Number of trees used for a single ROSE random forest. Default is 50.

min.node.size

Minimum node size of a leaf in each tree. Default is max(10,ceiling(0.01 (K-1)/K nrow(data))).

replace

Whether sampling for a single random tree are performed with (bootstrap) or without replacement. Default is TRUE (i.e. bootstrap).

sample.fraction

Proportion of data used for each random tree. Default is 0.8.

Details

The estimator of interest \(\theta_0\) solves the estimating equation $$\sum_{i}\psi(Y_i,X_i,Z_i; \theta,\hat{\eta}(Z),\hat{w}(Z)) = 0,$$ $$\psi(Y,X,Z;\theta,\eta_0,w) := \sum_{j=1}^J w_j(Z) \big( M_j(X) - \mathbb{E}[M_j(X)|Z]\big) \Big( \big(Y-\mathbb{E}[Y|Z]\big)-\big(X-\mathbb{E}[X|Z]\big)\theta \Big),$$ $$\eta_0 := \big(\mathbb{E}[Y|Z=\cdot], \mathbb{E}[X|Z=\cdot]\big),$$ where \(M_1(X),\ldots,M_J(X)\) denotes user-chosen functions of \((X)\) and \(w(Z)=\big(w_1(Z),\ldots,w_J(Z)\big)\) denotes weights estimated via ROSE random forests.
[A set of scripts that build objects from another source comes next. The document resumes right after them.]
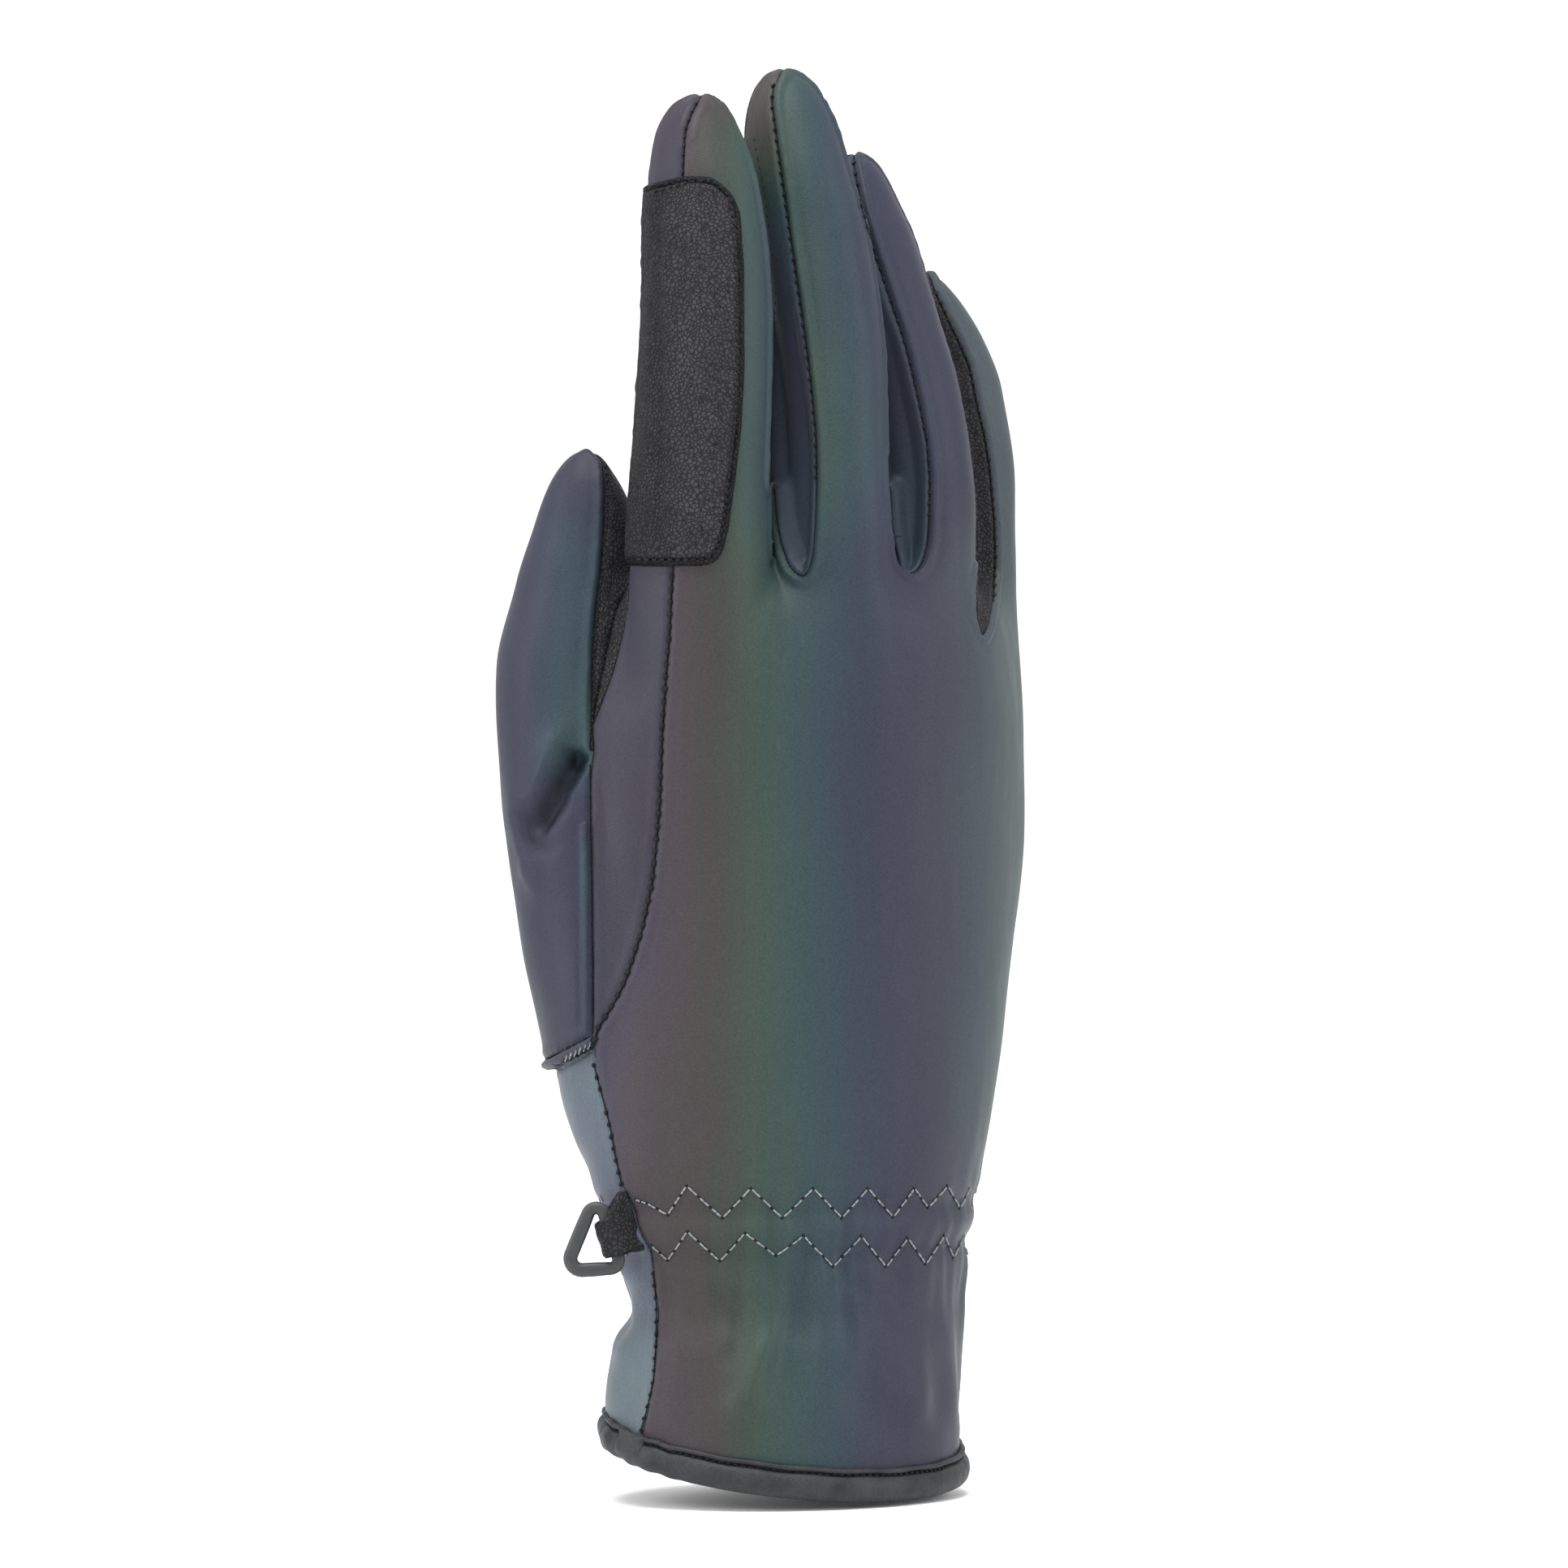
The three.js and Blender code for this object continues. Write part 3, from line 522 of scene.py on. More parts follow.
def subdivide(T, mid, V):
    """Each triangle cut at the middles given for its edges 01, 12, 20 (-1 for none)."""
    out = []
    pattern = (mid >= 0) @ np.array([1, 2, 4])
    out.append(T[pattern == 0])
    for k in range(3):
        one = pattern == (1 << k)
        a, b, c = T[one, k], T[one, (k + 1) % 3], T[one, (k + 2) % 3]
        m = mid[one, k]
        out += [np.stack([a, m, c], 1), np.stack([m, b, c], 1)]
        # cuts on edges k and k+1 meet at vertex k+1
        two = pattern == ((1 << k) | (1 << ((k + 1) % 3)))
        a, b, c = T[two, k], T[two, (k + 1) % 3], T[two, (k + 2) % 3]
        m, n = mid[two, k], mid[two, (k + 1) % 3]
        out.append(np.stack([m, b, n], 1))
        flat = np.linalg.norm(V[a] - V[n], axis=1) < np.linalg.norm(V[m] - V[c], axis=1)
        out += [
            np.stack([a[flat], m[flat], n[flat]], 1), np.stack([a[flat], n[flat], c[flat]], 1),
            np.stack([a[~flat], m[~flat], c[~flat]], 1), np.stack([m[~flat], n[~flat], c[~flat]], 1),
        ]
    full = pattern == 7
    a, b, c = T[full].T
    m, n, o = mid[full].T
    out += [np.stack(q, 1) for q in ((a, m, o), (m, b, n), (o, n, c), (m, n, o))]
    return np.concatenate(out)


print("net")
V, Q = surface_nets(skin, (-50, -30, -9), (60, 40, 240), 1.12)
T = to_triangles(V, Q)
V = project(V, 2)
for _ in range(3):
    V = project(relax(V, T, 0.5), 1)
V = project(V, 1)
mesh = Mesh(V, T)
print("points", len(V), "triangles", len(T))


def sense(m):
    return Sense(m.V, normals_of(m.V, m.T))


def masked(f, keep):
    return np.where(keep, f, np.nan)


# the glove ends inside the binding
mesh.split(mouth(mesh.V) - 0.9, limit=9)
keep = (mouth(mesh.V)[mesh.T].mean(1)) > 0.9
mesh.T = mesh.T[keep]
used, back = np.unique(mesh.T, return_inverse=True)
mesh.V, mesh.T, mesh.locked = mesh.V[used], back.reshape(-1, 3), mesh.locked[used]

s = sense(mesh)
mesh.split(masked(s.thumbness, s.z > hem_z(s.P) - 3), limit=3.0)
s = sense(mesh)
mesh.split(masked(s.z - hem_z(s.P), s.thumbness < 2.5), limit=3.0)
s = sense(mesh)
mesh.split(masked(s.z - hem_z(s.P) - HEM_TALL, s.thumbness < 1.2), limit=3.0)
s = sense(mesh)
onthumb = (s.thumbness < 1.5) & (s.z > hem_z(s.P))
mesh.split(masked((s.px - x_thumb(s.py)) * POINT, onthumb & s.facing & (s.py < 930) & (s.turn["thumb"] > -125)))
s = sense(mesh)
onthumb = (s.thumbness < 1.5) & (s.z > hem_z(s.P))
rr = LIMBS["thumb"].radius(s.P)
mesh.split(masked(np.radians(s.turn["thumb"] + 168) * rr, onthumb & (s.z > 55)))
s = sense(mesh)
mesh.split(masked(s.z - 61, (s.thumbness < 1.5) & (s.turn["thumb"] < -80)))
s = sense(mesh)
off = s.thumbness > -1.5
mesh.split(masked((s.px - x_index(s.py)) * POINT, off & (s.py < 1296) & (s.P[:, 0] < 0) & (s.P[:, 1] < 12) & (s.is_limb("index") | (s.z < 150)) & s.facing))
s = sense(mesh)
mesh.split(masked((s.px - x_cuff(s.py)) * POINT, (s.py > 1280) & (s.px < 900) & s.facing & (s.P[:, 1] < 8)))
s = sense(mesh)
mesh.split(masked(s.P[:, 1] - 5, (s.z < 66) & (s.P[:, 0] > 0)))
s = sense(mesh)
mesh.split(masked(s.z - cuff_top(s.P), (s.P[:, 1] > 3) | (s.P[:, 0] < -10)))
s = sense(mesh)
mesh.split(masked(palm_seam(s.P), (s.z > 62) & (s.z < WEB_Z + 1.5) & (s.thumbness > -2)))
s = sense(mesh)
mesh.split(masked(s.z - WEB_Z, (s.P[:, 0] > -45)))
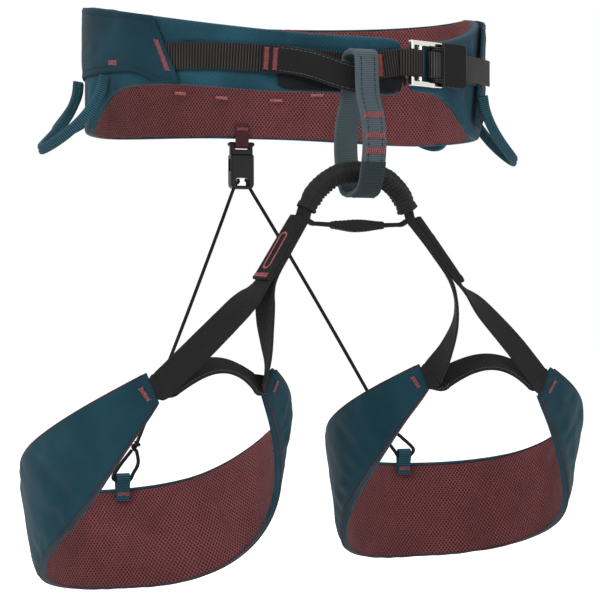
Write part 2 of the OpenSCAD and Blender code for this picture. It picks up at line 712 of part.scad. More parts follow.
waist_shell();
waist_core_web();
waist_foam();
waist_liner();
side_panel_right();
side_panel_left();
waist_webbing();
threaded_webbing();
buckle_frame();
buckle_plate();
tie_in_loop();
belay_loop();
gear_loop_front_right();
gear_loop_rear_right();
gear_loop_front_left();
gear_loop_rear_left();
bridge_webbing();
bridge_sleeve();
bridge_keeper();
hang_right() leg_strap_outer();  // leg_strap_outer_right
hang_right() leg_strap_inner();  // leg_strap_inner_right
hang_right() leg_front_strap();  // leg_front_strap_right
hang_right() leg_shell();  // leg_shell_right
hang_right() leg_core_web();  // leg_core_web_right
hang_right() leg_foam();  // leg_foam_right
hang_right() leg_liner();  // leg_liner_right
hang_right() leg_rear_tab();  // leg_rear_tab_right
hang_left() leg_strap_outer();  // leg_strap_outer_left
hang_left() leg_strap_inner();  // leg_strap_inner_left
hang_left() leg_front_strap();  // leg_front_strap_left
hang_left() leg_shell();  // leg_shell_left
hang_left() leg_core_web();  // leg_core_web_left
hang_left() leg_foam();  // leg_foam_left
hang_left() leg_liner();  // leg_liner_left
hang_left() leg_rear_tab();  // leg_rear_tab_left
riser_tab();
riser_plug();
riser_prongs();
riser_socket();
mirror([1, 0, 0]) riser_cord(tilt_right);  // riser_cord_right
riser_cord(tilt_left);  // riser_cord_left
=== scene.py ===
"""Looks of a climbing harness: padded fabric, ribbed webbing, stitching, metal and plastic."""

import math
import random

import bmesh
import bpy
import numpy as np
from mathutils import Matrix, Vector, noise


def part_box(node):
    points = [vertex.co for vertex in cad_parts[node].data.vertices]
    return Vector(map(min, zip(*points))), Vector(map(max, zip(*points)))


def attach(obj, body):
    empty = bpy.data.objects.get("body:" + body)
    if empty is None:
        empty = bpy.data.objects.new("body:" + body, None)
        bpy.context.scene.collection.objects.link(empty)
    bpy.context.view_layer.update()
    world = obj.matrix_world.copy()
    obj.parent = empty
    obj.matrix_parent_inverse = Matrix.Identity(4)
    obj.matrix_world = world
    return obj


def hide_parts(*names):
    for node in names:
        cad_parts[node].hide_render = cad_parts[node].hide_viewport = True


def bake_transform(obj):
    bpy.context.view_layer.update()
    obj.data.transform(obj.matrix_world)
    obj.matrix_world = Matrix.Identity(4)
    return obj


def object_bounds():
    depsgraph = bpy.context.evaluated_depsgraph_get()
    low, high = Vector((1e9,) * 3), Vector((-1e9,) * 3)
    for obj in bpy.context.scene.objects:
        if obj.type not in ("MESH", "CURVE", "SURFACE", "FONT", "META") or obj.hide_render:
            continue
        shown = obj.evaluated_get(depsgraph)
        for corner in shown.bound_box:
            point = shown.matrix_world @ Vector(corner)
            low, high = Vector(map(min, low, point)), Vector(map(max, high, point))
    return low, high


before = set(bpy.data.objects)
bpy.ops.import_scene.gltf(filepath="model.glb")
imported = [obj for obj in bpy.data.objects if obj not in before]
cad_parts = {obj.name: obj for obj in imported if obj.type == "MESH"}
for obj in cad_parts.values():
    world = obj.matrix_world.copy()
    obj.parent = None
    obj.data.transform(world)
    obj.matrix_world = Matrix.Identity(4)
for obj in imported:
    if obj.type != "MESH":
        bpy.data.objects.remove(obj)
cad_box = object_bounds()
MM = 0.001
UP = np.array([0.0, 0.0, 1.0])
FRONT = np.array([0.0, -1.0, 0.0])
BACK = -FRONT
LEFT_HIP = np.array([1.0, 0.0, 0.0])
RIGHT_HIP = -LEFT_HIP
random.seed(7)


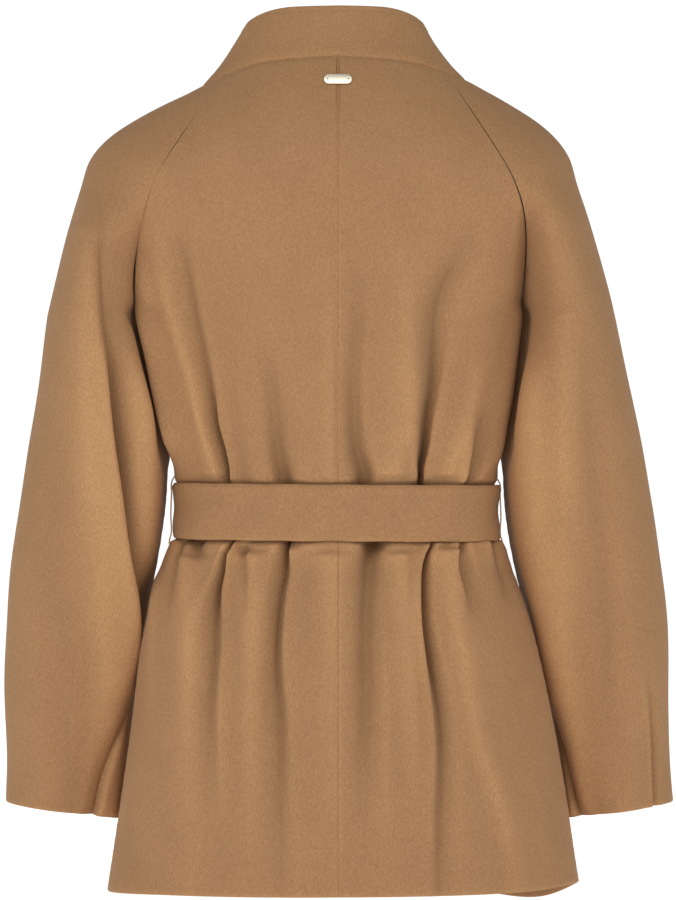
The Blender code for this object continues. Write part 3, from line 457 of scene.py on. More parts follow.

The default takes \(J=1\) and \(M_1(X)=X\); if taking \(J\geq 2\) we recommend care in checking the applicability and appropriateness of any additional user-chosen regression tasks.

The parameter of interest \(\theta_0\) is estimated using a DML2 / \(K\)-fold cross-fitting framework, to allow for arbitrary (faster than \(n^{1/4}\)-consistent) learners for \(\hat{\eta}\) i.e. solving the estimating equation $$\sum_{k \in [K]}\sum_{i \in I_k}\psi(Y_i,X_i,Z_i; \theta,\hat{\eta}^{(k)}(Z),\hat{w}^{(k)}(Z)) = 0,$$ where \(I_1,\ldots,I_K\) denotes a partition of the index set for the datapoints \((Y_i,X_i,Z_i)\), \(\hat{\eta}^{(k)}\) denotes an estimator for \(\eta_0\) trained on the data indexed by \(I_k^c\), and \(\hat{w}^{(k)}\) denotes a ROSE random forest (again trained on the data indexed by \(I_k^c\)).